All over the world, Jesus’ words ring true, when he said, ‘you always have the poor with you…’ (Matthew 26: 11). In our own backyard, it’s a sad indictment on our nation, that we have over 100,000 kids who have no idea where their next meal will come from. Our own City Mission reports again and again, that the need is growing… and growing.
So the ministry field is as deep as it is wide. There is much work to be done
If we’re going to talk about discipleship then, we need to understand that that is the stormy sea Jesus is calling us to sail upon. It’s a journey that requires a fair amount of ‘foul weather faith’.
Most importantly, the Gospel today concludes with a very important question; one that we need to know the answer to. ‘Who then is this, that even the wind and the sea obey him?’
Jesus is the calm amidst the storm; he is the healer amidst the sick; he is the voice of reason amidst the confusion of life. As disciples, Jesus is the one who calls us to have faith. Day in, day out; Sunday to Sunday, as we read scripture, listen to sermons and gather in prayer, we come… so that we may go… strengthened, encouraged, uplifted, motivated. We come, and we go, so that we can offer ministry, in our own ways and places, in our workplaces, amongst our friends and family, through our influence, in the wise use of our resources and in the decisions we have to make. To be the hands and feet of Jesus, to seek justice, to nurture forgiveness, to be the voice of those without a voice.

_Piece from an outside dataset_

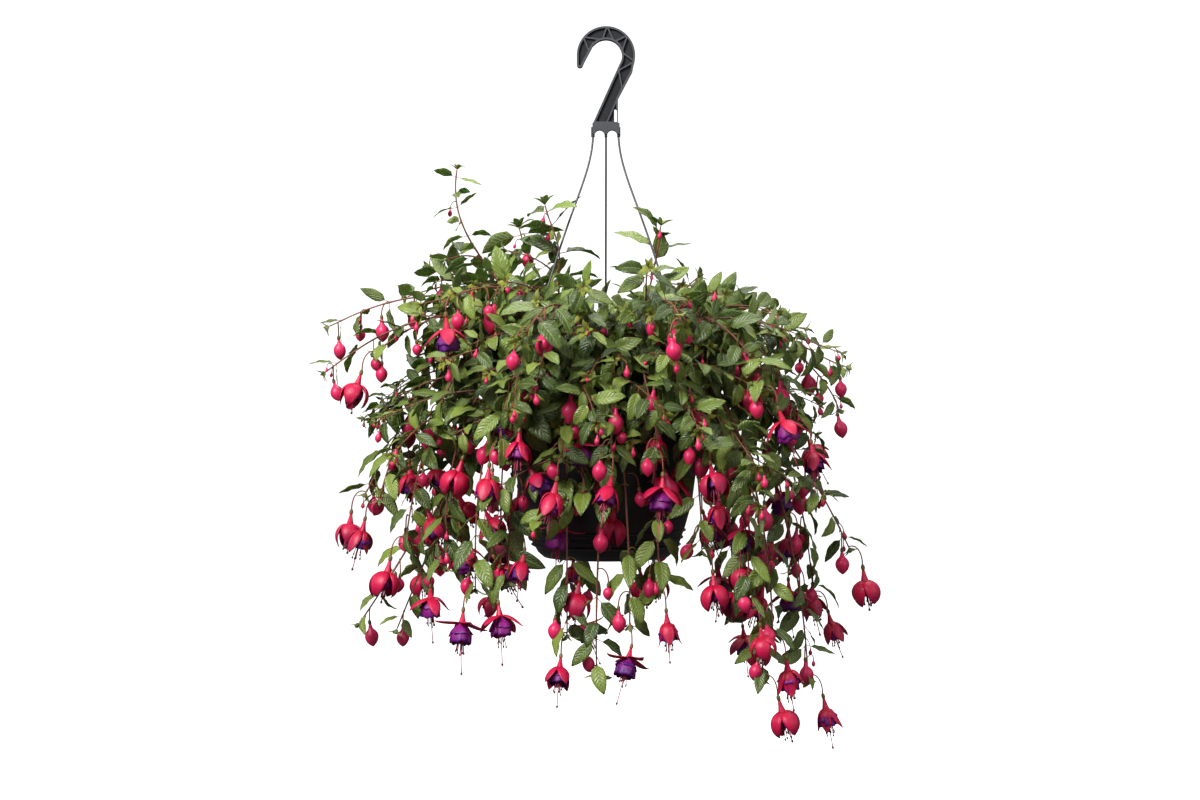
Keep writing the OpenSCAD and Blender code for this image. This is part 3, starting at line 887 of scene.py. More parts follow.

At the end of the service, I pray, as we ‘go in the name of Christ’, may we do so hearing the words of Jesus to the storm that day.
May we speak those words to the dark places we encounter and when we come up against a wall, when we find derision from those who scoff at our efforts, when we encounter deaf ears to the message that we bear, may we have the faith to stand firm and trust that Christ is with us. To push through the obstacles. To focus on God’s call. And to speak a little louder.
Mighty God; strong, loving and wise. Help us to depend upon your goodness and to place our trust in your Son, Jesus Christ. Amen.